Clearly, the expection of $\mathbb{E}[\hat{F}_n(\phi)] = F(\phi)$

But, the gradient:
$\nabla_\phi \hat{F}_n(\phi) = 0$
due to in any auto-diff package???
The gradient is 0 is not learnable, thus, we need to use Reparameterization Trick!!

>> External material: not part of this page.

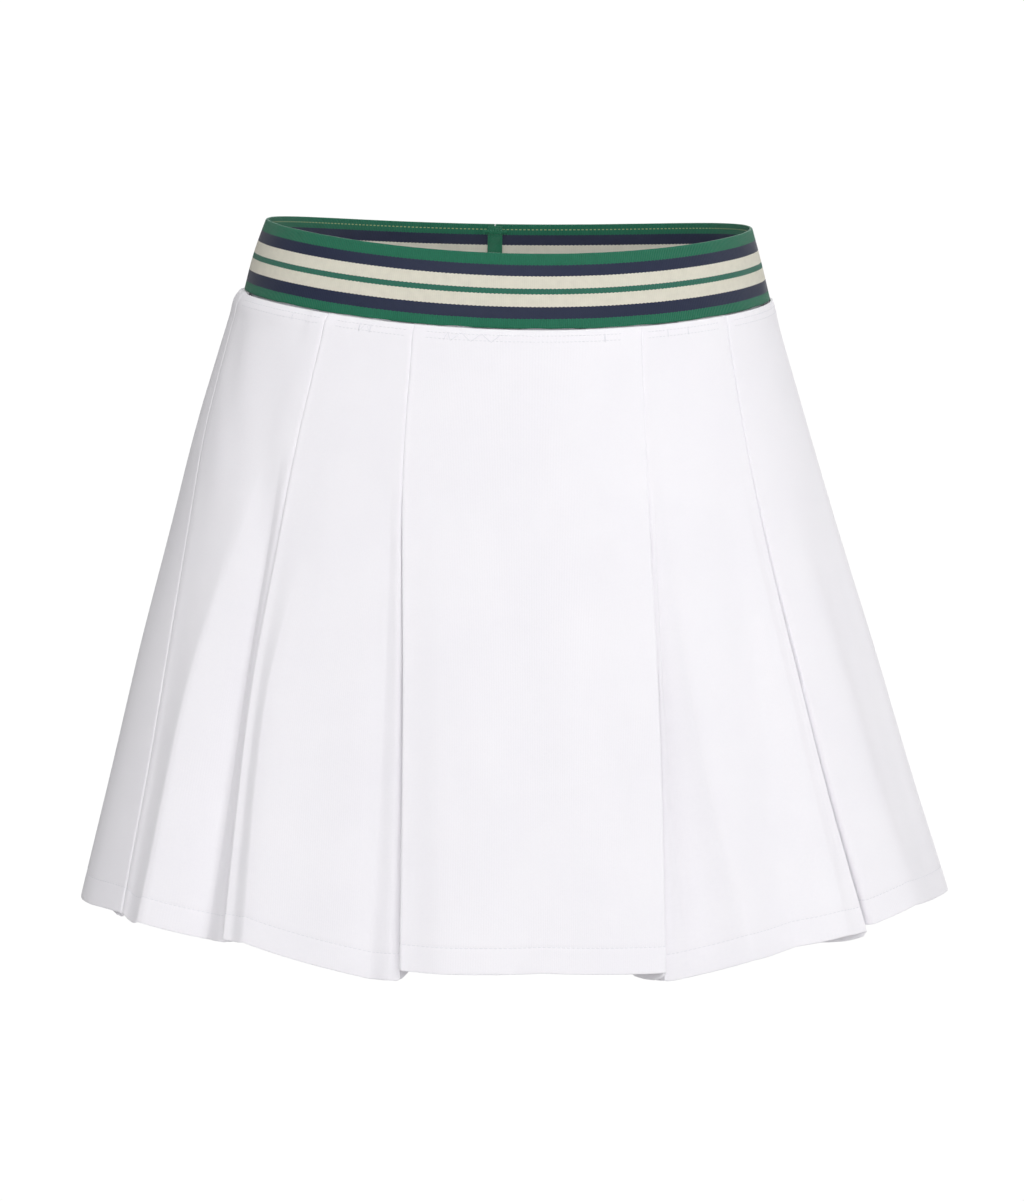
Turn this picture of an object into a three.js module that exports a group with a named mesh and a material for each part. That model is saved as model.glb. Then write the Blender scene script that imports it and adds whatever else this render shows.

Let’s assume that $q_\phi(z) = N(\mu_\phi, \Sigma_\phi)$
$$
Z =;(equal , dist); \left[ \mu_\phi+ \Sigma_\phi^{1/2} \cdot g \right] \quad Z \sim q_\phi(z), , g \sim N(0,I)
$$
Then the equation change!!
$$
F(\phi) = \underset{q_\phi(z)}{\mathbb{E}} [f(z)]=\underset{g \sim N(0,I)}{\mathbb{E}} \left[ f(\mu_\phi+ \Sigma_\phi^{1/2} \cdot g) \right]
$$

$$
\hat{F_n}(\phi) = \frac{1}{n} \sum_{i=1}^n [f(\mu_\phi+ \Sigma_\phi^{1/2} \cdot g)] \quad, \quad g_i \sim N(0,I)
$$

Then:
$$\mathbb{E}[\hat{F}_n(\phi)] = F(\phi)$$
$$\mathbb{E}[\nabla_\phi \hat{F}_n(\phi)] = \nabla_\phi F(\phi)$$

Finite Sample VI objective

Given $x_1, x_2,…,x_n$ and want to learn $\theta$.
Draw $g_1,…,g_n \sim N(0,I)$
$$
\underset{\theta , \phi}{max} \hat{L}n(\theta, \phi) = \frac{1}{n} \sum_{i=1}^n \left[ logP_\theta(x_i|z=e_{\mu,\phi}(x_i)+e_{\Sigma,\phi}^{1/2}(x_i) \cdot g_i) -KL(g_\phi(z|x_i) || P_\theta(z))\right]
$$

For avove equation, we can run gradient ascent method on $\hat{L}n(\theta, \phi)$

Go back to see the whole process:
$$
data \underset{encode}{\to} Latent , space \underset{decode}{\to} new , data
$$

  • decode use $q_\phi(z|x)$
  • encode use $p_\theta(x|z)$

Reconstruction loss

Suppose $p_\theta(x|z) = N(d_{\mu, \theta}(z), d_{\Sigma, \theta}(z))$

$$
log p_\theta(x|z) = -\frac{1}{2}|x-d_{\mu, \theta}(z)|^2-\frac{1}{2}log((2\pi)^d)-\frac{1}{2}logdetd_{\Sigma, \theta}(z)
$$

$z = e_{\mu,\phi}(x)+e_{\Sigma,\phi}^{1/2}(x) \cdot g$
$z$ is new data

Thus,
$$
-\frac{1}{2}|x-d_{\mu, \theta}(z)|^2 = -\frac{1}{2}|x-d_{\mu, \theta}(e_{\mu,\phi}(x)+e_{\Sigma,\phi}^{1/2}(x) \cdot g)|^2
$$

  • $x-d_{\mu, \theta}(z)$ is decoder error
  • $e_{\mu,\phi}(x)+e_{\Sigma,\phi}^{1/2}(x) \cdot g)$ is the result of encoder
  • translation is decoder error based on encoder
  • The total equation is reconstruction error!!